Sam waited long enough to make sure they'd made it down, then followed, sliding over the windowsill and then dropping from his hands. It was still a hell of a way down.
"Plan?" Bucky asked. He had Zemo's arm over his shoulder and a very limp and pale Zemo draped on him.
"My plan is basically stealing a car, so let's do that."
He let Bucky pick the car, and it came down to what Bucky knew how to hotwire, so they ended up peeling out of Hydra's driveway in a 1960s Lamborghini Espada.
"This is really inconspicuous," Sam said. Bucky was driving; Sam was in the back with a semiconscious Zemo spilled across his lap. He rested his fingertips against Zemo's clammy neck and felt a rapid but reassuringly steady pulse fluttering in Zemo's throat.
"They want to come and get us, they're welcome to," Bucky said over his shoulder.
They got a hotel, an hour or so away, once they were reasonably confident they weren't being followed. By this point Zemo had fallen asleep, and seemed to be sleeping peacefully, dreamlessly. Sam felt like a heel nudging him awake.
"I'll go ditch our little friend," Bucky told him with a gesture at the stolen Lamborghini, so Sam took Zemo upstairs. Zemo was still out of it, so Sam helped him peel off the outer layers of his sweat-soaked party clothes and dumped him on one of the hotel room's two beds. Then Sam went to shower, because after spending the evening in a room full of Hydra, he felt like he needed one.
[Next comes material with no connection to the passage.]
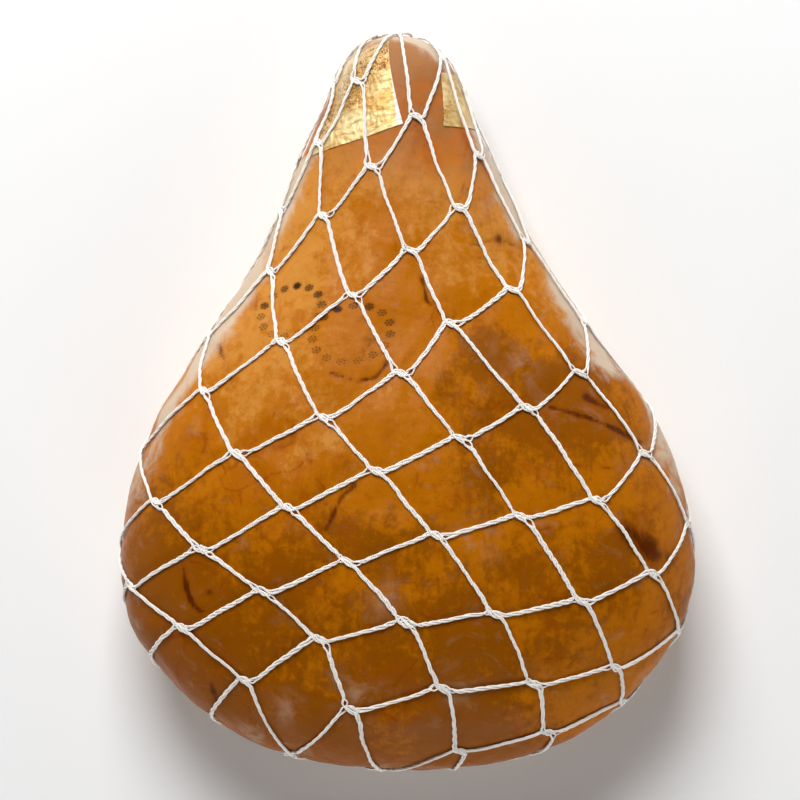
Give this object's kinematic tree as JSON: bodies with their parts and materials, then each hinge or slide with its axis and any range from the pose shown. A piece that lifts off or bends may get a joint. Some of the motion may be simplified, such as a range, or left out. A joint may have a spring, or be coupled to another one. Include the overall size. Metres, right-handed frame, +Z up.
{
  "type": "cured ham",
  "caption": "Whole boneless dry-cured ham, pear-shaped, rind side up, in a tied cotton net, with gold foil labels on the shank.",
  "frame": {"origin": "on the table, under the middle of the ham's length and width", "axes": "+Y along the ham towards the shank tip, +Z up from the flat underside to the rind"},
  "size_m": [0.3159, 0.4064, 0.1221],
  "materials": {
    "ham_rind": "amber-brown cured rind, mottled, greasy semi-gloss",
    "cotton_net": "undyed braided cotton, matte",
    "twine": "twisted cotton twine, matte",
    "gold_foil": "crinkled gold-coloured foil on white paper"
  },
  "bodies": {
    "root": {"ham": "ham_rind", "net": "cotton_net", "shank_tie": "twine", "butt_tie": "twine", "foil_label_left": "gold_foil", "foil_label_right": "gold_foil"}
  },
  "joints": []
}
He came out of the shower to find Bucky stretched out on the other bed, propped on his elbow.
"I can take the couch," Sam said.
"For fuck sake, we're adults; we can share. Unless you kick in your sleep." Bucky swung his legs off the bed and nodded across the room at Zemo. "He okay?"
"I think so."
"Good," Bucky said, with a quick, quiet smile, and went into the bathroom.
It took Sam a moment to really catch on to how much of a difference it had made, Zemo downing that poison for Sam. Bucky was quiet even in fake Winter Soldier mode, he was the absolute definition of still waters running deep, but it would be a mistake to think he wasn't paying attention to everything going on around him.
And he was loyal as hell. And Sam had the feeling that this loyalty encompassed Zemo now.
He was tired enough that he was about to drop where he stood, but he went over to pull up a blanket over Zemo and check his pulse again. He was startled all out of proportion when Zemo came abruptly awake and seized Sam's wrist with Sokovian paramilitary reflexes.
"Ah," Zemo whispered, letting him go. His accent was stronger than usual. "Dreams are vivid."
"You doing all right?"
"Headache. Tired." Zemo rolled onto his back. "Where are we?"
"Hotel. I don't think we were followed. And there's Bucky to deal with whatever might have followed us."
"I heard that," Bucky called from the bathroom.
"It's a sign of faith in your abilities, James," Zemo returned in a slightly raised voice.
"I see he still doesn't know how to shut up," Bucky returned from the bathroom, and then the shower turned on.
Sam started to get up. Zemo's hand on his wrist stopped him. "I appreciate your discretion," Zemo whispered.
"Next time one of us takes the poison, all right?" Sam returned quietly, and he could see that Zemo was still mulling that over as he loosed his grip on Sam and his hand dropped back to his side. "Because that's how teamwork goes," Sam clarified, and he saw Zemo's gaze sharpen. "Taking turns. You're not always the one who takes the bullet. You've had teammates before; you know how that works."
"Yes," Zemo said, and his sleepy and puzzled gaze followed Sam across the room. "I know."
"Good," Sam said, retreating under the blanket and duvet. He rolled over and propped himself up on his elbow. "Think you can sleep?"
"I think so," Zemo said, rolling onto his side. His surprised and slightly baffled gaze on Sam grew hazy, sleepy, and then floated into true sleep.